In other news, my brother drunk called me at 3am this morning to tell me a bunch of dysfunctional stuff about our father's side of the family. It was very enlightening and I felt like getting out of a bed and getting drunk so I could contribute. He needs to keep it up, because normally I do all the talking in our relationship and annoy the living hell out of him. It was great.
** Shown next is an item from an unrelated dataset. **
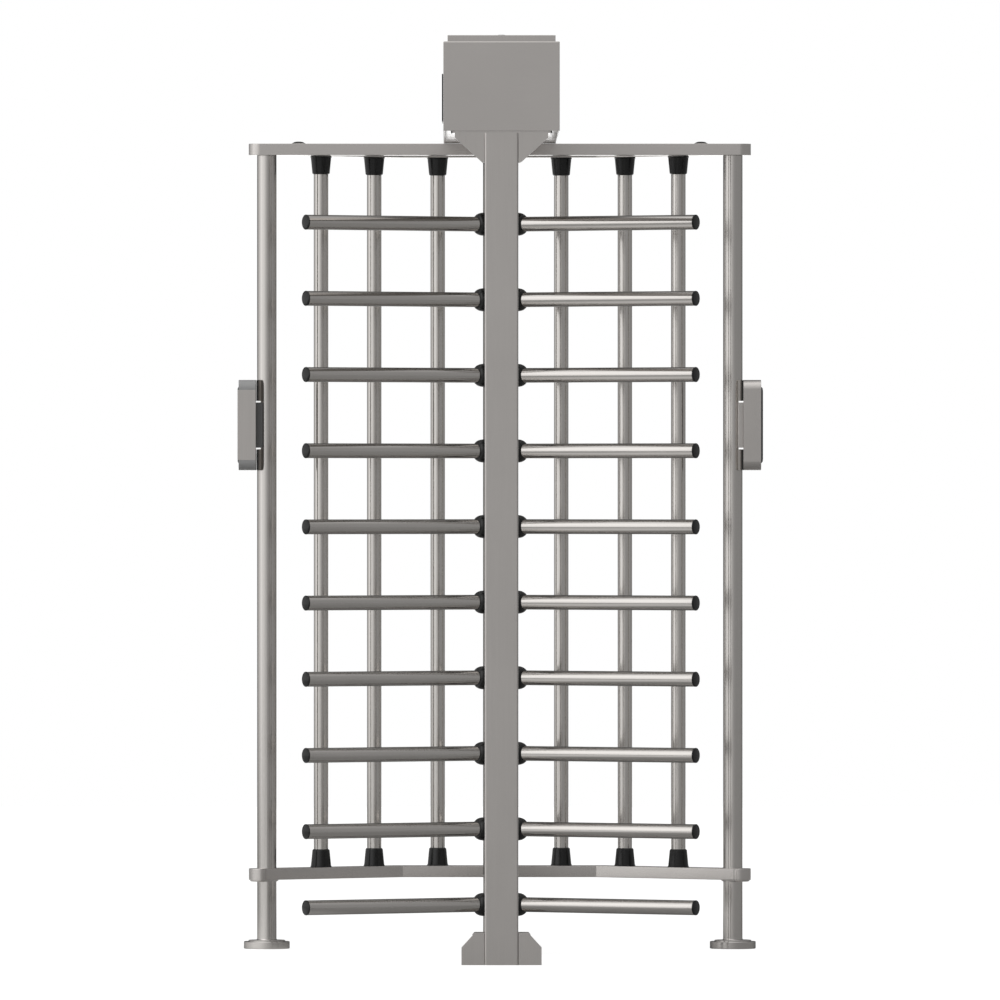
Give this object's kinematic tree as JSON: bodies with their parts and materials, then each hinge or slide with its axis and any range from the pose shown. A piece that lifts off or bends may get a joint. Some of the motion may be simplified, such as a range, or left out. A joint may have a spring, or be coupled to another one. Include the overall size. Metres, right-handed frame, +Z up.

Moving on to kharma. I am screwed for server kharma...I was a total bitch the last couple of nights to people who really did deserve it...until today. I had a table that was all over happy hour beers and were sucking down water like it was...well, liquid gold. So much work...and the tab ended up being 94 bucks Ok, so $40 of it was from Carbombs, but that leaves $50 bucks from $2 draughts, plus all those waters. You do the math...that's like 25 beers. They found out my name was Joy and yelled it all over the restaurant, which makes me want to punch people in the ribs in all honesty. So I come over and the dude scribbled 101.00 on the total line and wanted to make sure it was ok. I just looked at him and gave a drop dead look and walked off. I looked like a major bitch. They yelled my name again over my tables to say thank you and they'd be back as I waved them off and kept working, all the while giving evil stares. It turns out they put more money in the book. I am an ASSHOLE. They gave it to the bartender and yelled at me again to let me know where it was as I waved them away again. I am going to server hell. Later in the night one of the ladies in the group was at the bar and I appologized for being rude when they left. She gave me this look of confusion and said that I didn't do anything wrong. I was taken aback and felt worse, but then felt great. I can be as rude as I want to be and get away with that. But I'm still due for some bad kharma....damn.